═══ DATA SHOWN
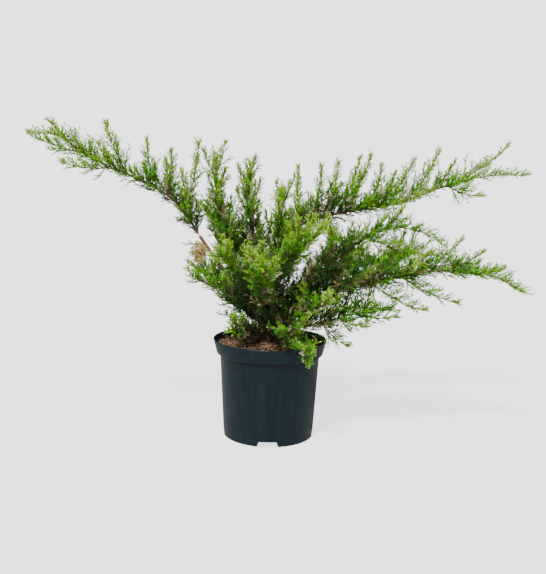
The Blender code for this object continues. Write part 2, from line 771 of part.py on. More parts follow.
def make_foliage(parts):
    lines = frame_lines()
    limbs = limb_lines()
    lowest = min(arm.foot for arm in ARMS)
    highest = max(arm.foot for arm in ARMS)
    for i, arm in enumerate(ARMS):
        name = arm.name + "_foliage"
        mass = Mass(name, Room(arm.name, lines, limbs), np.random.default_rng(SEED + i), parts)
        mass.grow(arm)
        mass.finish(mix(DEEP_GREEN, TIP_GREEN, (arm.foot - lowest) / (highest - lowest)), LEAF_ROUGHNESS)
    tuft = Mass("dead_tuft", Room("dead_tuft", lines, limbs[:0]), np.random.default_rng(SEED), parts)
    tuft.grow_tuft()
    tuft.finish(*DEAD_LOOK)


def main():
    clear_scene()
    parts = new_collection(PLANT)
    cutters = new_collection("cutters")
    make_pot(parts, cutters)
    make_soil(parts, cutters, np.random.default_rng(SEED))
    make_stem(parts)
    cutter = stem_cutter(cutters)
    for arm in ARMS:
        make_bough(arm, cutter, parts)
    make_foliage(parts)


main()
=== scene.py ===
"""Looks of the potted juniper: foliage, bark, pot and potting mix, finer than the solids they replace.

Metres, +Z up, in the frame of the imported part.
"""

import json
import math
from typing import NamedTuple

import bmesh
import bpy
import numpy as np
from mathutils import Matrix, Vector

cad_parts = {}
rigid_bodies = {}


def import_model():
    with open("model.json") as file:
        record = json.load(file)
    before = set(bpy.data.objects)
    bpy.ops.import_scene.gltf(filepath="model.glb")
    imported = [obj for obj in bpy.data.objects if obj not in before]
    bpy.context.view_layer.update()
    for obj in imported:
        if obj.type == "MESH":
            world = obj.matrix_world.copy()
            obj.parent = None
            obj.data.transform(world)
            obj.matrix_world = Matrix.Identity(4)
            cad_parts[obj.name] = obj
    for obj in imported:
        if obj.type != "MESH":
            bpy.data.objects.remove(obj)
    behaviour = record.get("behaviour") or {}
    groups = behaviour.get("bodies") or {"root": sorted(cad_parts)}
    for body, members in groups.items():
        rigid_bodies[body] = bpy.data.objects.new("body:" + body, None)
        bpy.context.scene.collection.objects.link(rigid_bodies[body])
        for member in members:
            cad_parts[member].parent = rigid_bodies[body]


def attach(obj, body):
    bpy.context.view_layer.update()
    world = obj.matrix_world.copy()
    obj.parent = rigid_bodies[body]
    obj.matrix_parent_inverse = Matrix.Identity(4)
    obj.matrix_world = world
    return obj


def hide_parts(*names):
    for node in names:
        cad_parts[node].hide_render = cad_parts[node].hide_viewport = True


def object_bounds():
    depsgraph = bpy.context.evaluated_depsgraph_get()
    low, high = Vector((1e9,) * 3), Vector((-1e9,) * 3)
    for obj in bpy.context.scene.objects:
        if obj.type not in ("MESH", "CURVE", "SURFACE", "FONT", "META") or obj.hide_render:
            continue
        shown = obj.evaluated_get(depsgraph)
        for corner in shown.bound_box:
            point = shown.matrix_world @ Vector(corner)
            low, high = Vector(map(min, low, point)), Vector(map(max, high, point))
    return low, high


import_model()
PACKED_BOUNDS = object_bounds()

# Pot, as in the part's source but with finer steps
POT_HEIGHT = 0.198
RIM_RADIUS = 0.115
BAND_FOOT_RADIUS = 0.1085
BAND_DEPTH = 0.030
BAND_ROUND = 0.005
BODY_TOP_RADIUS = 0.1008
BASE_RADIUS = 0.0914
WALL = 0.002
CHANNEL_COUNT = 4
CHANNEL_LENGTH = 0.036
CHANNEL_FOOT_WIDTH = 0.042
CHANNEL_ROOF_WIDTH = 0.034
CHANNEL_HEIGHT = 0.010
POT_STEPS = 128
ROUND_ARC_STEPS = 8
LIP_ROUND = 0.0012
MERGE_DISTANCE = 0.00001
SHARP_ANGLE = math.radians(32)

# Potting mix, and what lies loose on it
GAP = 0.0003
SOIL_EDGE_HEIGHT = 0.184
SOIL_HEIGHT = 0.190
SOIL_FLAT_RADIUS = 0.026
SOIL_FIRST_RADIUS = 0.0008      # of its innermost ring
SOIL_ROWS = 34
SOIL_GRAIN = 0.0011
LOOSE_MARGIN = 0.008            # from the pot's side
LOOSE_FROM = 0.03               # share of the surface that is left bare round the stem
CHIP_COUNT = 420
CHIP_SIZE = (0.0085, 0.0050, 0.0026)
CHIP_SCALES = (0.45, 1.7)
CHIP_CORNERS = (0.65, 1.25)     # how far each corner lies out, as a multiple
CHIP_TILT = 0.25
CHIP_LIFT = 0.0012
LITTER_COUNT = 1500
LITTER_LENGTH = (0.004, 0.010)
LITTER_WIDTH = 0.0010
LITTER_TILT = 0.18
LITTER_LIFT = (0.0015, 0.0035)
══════
◆ TASK TO COMPLETE:
Write the listing out again, exactly as it reads.

◆ WRITTEN RESPONSE:
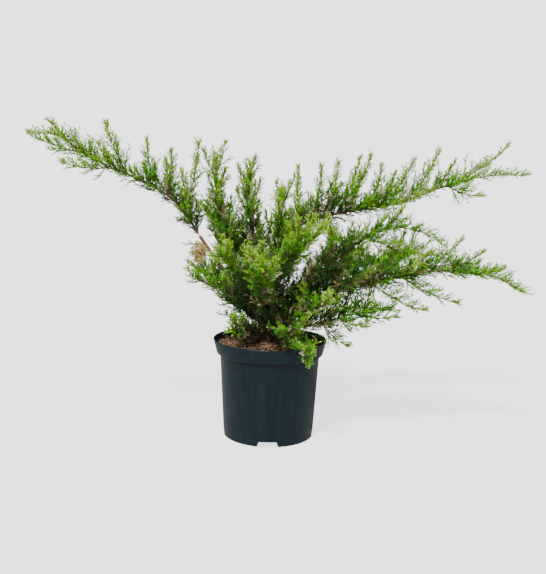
The Blender code for this object continues. Write part 2, from line 771 of part.py on. More parts follow.
def make_foliage(parts):
    lines = frame_lines()
    limbs = limb_lines()
    lowest = min(arm.foot for arm in ARMS)
    highest = max(arm.foot for arm in ARMS)
    for i, arm in enumerate(ARMS):
        name = arm.name + "_foliage"
        mass = Mass(name, Room(arm.name, lines, limbs), np.random.default_rng(SEED + i), parts)
        mass.grow(arm)
        mass.finish(mix(DEEP_GREEN, TIP_GREEN, (arm.foot - lowest) / (highest - lowest)), LEAF_ROUGHNESS)
    tuft = Mass("dead_tuft", Room("dead_tuft", lines, limbs[:0]), np.random.default_rng(SEED), parts)
    tuft.grow_tuft()
    tuft.finish(*DEAD_LOOK)


def main():
    clear_scene()
    parts = new_collection(PLANT)
    cutters = new_collection("cutters")
    make_pot(parts, cutters)
    make_soil(parts, cutters, np.random.default_rng(SEED))
    make_stem(parts)
    cutter = stem_cutter(cutters)
    for arm in ARMS:
        make_bough(arm, cutter, parts)
    make_foliage(parts)


main()
=== scene.py ===
"""Looks of the potted juniper: foliage, bark, pot and potting mix, finer than the solids they replace.

Metres, +Z up, in the frame of the imported part.
"""

import json
import math
from typing import NamedTuple

import bmesh
import bpy
import numpy as np
from mathutils import Matrix, Vector

cad_parts = {}
rigid_bodies = {}


def import_model():
    with open("model.json") as file:
        record = json.load(file)
    before = set(bpy.data.objects)
    bpy.ops.import_scene.gltf(filepath="model.glb")
    imported = [obj for obj in bpy.data.objects if obj not in before]
    bpy.context.view_layer.update()
    for obj in imported:
        if obj.type == "MESH":
            world = obj.matrix_world.copy()
            obj.parent = None
            obj.data.transform(world)
            obj.matrix_world = Matrix.Identity(4)
            cad_parts[obj.name] = obj
    for obj in imported:
        if obj.type != "MESH":
            bpy.data.objects.remove(obj)
    behaviour = record.get("behaviour") or {}
    groups = behaviour.get("bodies") or {"root": sorted(cad_parts)}
    for body, members in groups.items():
        rigid_bodies[body] = bpy.data.objects.new("body:" + body, None)
        bpy.context.scene.collection.objects.link(rigid_bodies[body])
        for member in members:
            cad_parts[member].parent = rigid_bodies[body]


def attach(obj, body):
    bpy.context.view_layer.update()
    world = obj.matrix_world.copy()
    obj.parent = rigid_bodies[body]
    obj.matrix_parent_inverse = Matrix.Identity(4)
    obj.matrix_world = world
    return obj


def hide_parts(*names):
    for node in names:
        cad_parts[node].hide_render = cad_parts[node].hide_viewport = True


def object_bounds():
    depsgraph = bpy.context.evaluated_depsgraph_get()
    low, high = Vector((1e9,) * 3), Vector((-1e9,) * 3)
    for obj in bpy.context.scene.objects:
        if obj.type not in ("MESH", "CURVE", "SURFACE", "FONT", "META") or obj.hide_render:
            continue
        shown = obj.evaluated_get(depsgraph)
        for corner in shown.bound_box:
            point = shown.matrix_world @ Vector(corner)
            low, high = Vector(map(min, low, point)), Vector(map(max, high, point))
    return low, high


import_model()
PACKED_BOUNDS = object_bounds()

# Pot, as in the part's source but with finer steps
POT_HEIGHT = 0.198
RIM_RADIUS = 0.115
BAND_FOOT_RADIUS = 0.1085
BAND_DEPTH = 0.030
BAND_ROUND = 0.005
BODY_TOP_RADIUS = 0.1008
BASE_RADIUS = 0.0914
WALL = 0.002
CHANNEL_COUNT = 4
CHANNEL_LENGTH = 0.036
CHANNEL_FOOT_WIDTH = 0.042
CHANNEL_ROOF_WIDTH = 0.034
CHANNEL_HEIGHT = 0.010
POT_STEPS = 128
ROUND_ARC_STEPS = 8
LIP_ROUND = 0.0012
MERGE_DISTANCE = 0.00001
SHARP_ANGLE = math.radians(32)

# Potting mix, and what lies loose on it
GAP = 0.0003
SOIL_EDGE_HEIGHT = 0.184
SOIL_HEIGHT = 0.190
SOIL_FLAT_RADIUS = 0.026
SOIL_FIRST_RADIUS = 0.0008      # of its innermost ring
SOIL_ROWS = 34
SOIL_GRAIN = 0.0011
LOOSE_MARGIN = 0.008            # from the pot's side
LOOSE_FROM = 0.03               # share of the surface that is left bare round the stem
CHIP_COUNT = 420
CHIP_SIZE = (0.0085, 0.0050, 0.0026)
CHIP_SCALES = (0.45, 1.7)
CHIP_CORNERS = (0.65, 1.25)     # how far each corner lies out, as a multiple
CHIP_TILT = 0.25
CHIP_LIFT = 0.0012
LITTER_COUNT = 1500
LITTER_LENGTH = (0.004, 0.010)
LITTER_WIDTH = 0.0010
LITTER_TILT = 0.18
LITTER_LIFT = (0.0015, 0.0035)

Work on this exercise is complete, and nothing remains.